The process could be used for branding and for anticounterfeiting purposes.
“You can’t copy it,” said Raymond Palmen, director of Europe, Middle-East and Africa at DuPont Packaging and Industrial Polymers.
Meantime, DuPont continues improving its grade of Surlyn, with the most recent version three times more fluid, allowing for additional design possibilities.
Essentra, which late last year acquired the specialized packaging division of Clondalkin Group for $455 million, was exhibiting at Luxe Pack Monaco for the first time. The company focuses on folding cartons, adhesive labels and leaflets, for example, for beauty and personal-care packaging.
At the trade show, it exhibited a range of products, including high-quality foam makeup applicators; plastic, porous applicators for eyeliner, lip liner and lip gloss, and folding-box board.

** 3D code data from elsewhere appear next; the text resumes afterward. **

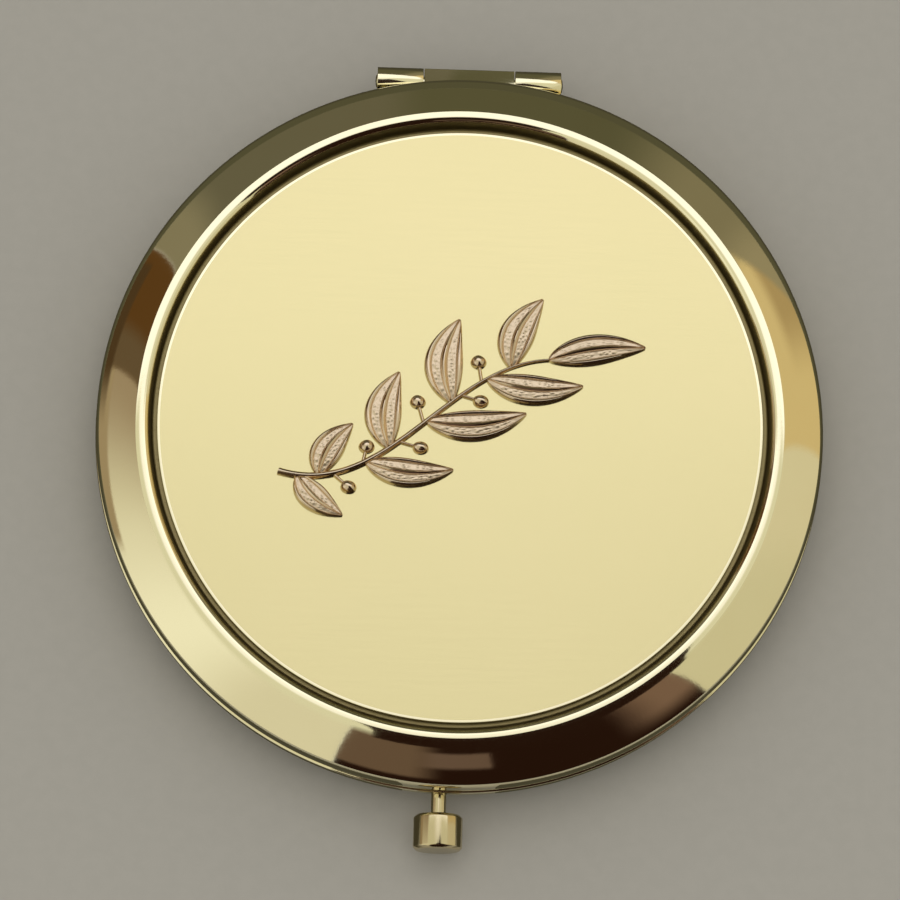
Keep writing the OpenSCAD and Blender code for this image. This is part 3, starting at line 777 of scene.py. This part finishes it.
def add_berry(mesh, sizes, place_share, side, reach, turn):
    """A berry on its own short stalk, as one rib that swells."""
    steps, tip_share = 30, 0.98
    start, heading = stalk_at(place_share)
    way = polar(heading + side * math.radians(turn))
    thin_w = sizes.stalk_w * STALK_TAPER_SHARE
    neck = math.asin(thin_w / sizes.berry_d)
    swell = [neck + (math.pi * tip_share - neck) * k / steps for k in range(steps + 1)]
    middle = reach * sizes.leaf_l
    points = [start + (middle - sizes.berry_d / 2 * math.cos(a)) * way for a in swell]
    widths = [thin_w] + [sizes.berry_d * math.sin(a) for a in swell]
    add_rib(mesh, [start] + points, widths, sizes.berry_d, sides=33)


def sprig_mesh(sizes):
    """The whole sprig, fitted to the box of its solid."""
    mesh = bmesh.new()
    steps = 90
    places = [k / steps for k in range(steps + 1)]
    widths = [sizes.stalk_w * (1 - (1 - STALK_TAPER_SHARE) * t) for t in places]
    add_rib(mesh, [stalk_at(t)[0] for t in places], widths, sizes.berry_d)
    for leaf in LEAF_SHARES:
        add_leaf(mesh, sizes, *leaf)
    for berry in BERRY_SHARES:
        add_berry(mesh, sizes, *berry)
    low = Vector([min(v.co[i] for v in mesh.verts) for i in range(3)])
    high = Vector([max(v.co[i] for v in mesh.verts) for i in range(3)])
    room = SPRIG_HIGH - SPRIG_LOW
    for v in mesh.verts:
        v.co = SPRIG_LOW + Vector([(v.co[i] - low[i]) / (high[i] - low[i]) * room[i] for i in range(3)])
    return mesh


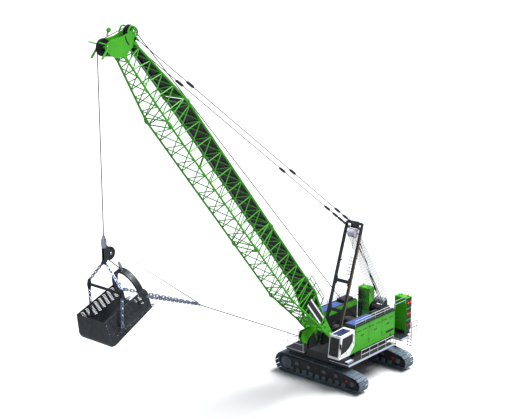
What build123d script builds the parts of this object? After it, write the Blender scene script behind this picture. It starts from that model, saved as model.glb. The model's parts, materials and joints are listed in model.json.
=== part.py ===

“What is attracting attention is the quality of the finish. It’s added value,” said Rob Moore, Essentra’s account manager, who explained the global company is “capable of adapting to local and cultural requirements.”
Moore lauded the show, which he attended regularly while working at Clondalkin.
“It has always been a great forum for global customers in Europe,” he said, adding its quality keeps improving yearly.
Luxe Pack Monaco registered 8,651 visitors, a 2 percent rise versus the same prior-year period.
There were 20 percent more marketing and communication managers, 22 percent more designers and 5 percent more packaging developers present. Also of note was an increase of non-French attendees, particularly from the Americas — a 50 and 25 percent uptick from Latin America and from North America, respectively, according to the show organizers.
The fair located in the Grimaldi Forum had two additional exhibition spaces, allowing for 40 supplementary booths. In all, there were 450 exhibitors (versus 400 last year), of which 80 were first-timers.
The next edition of Luxe Pack Monaco will run from Sept. 21 to 23 in 2016.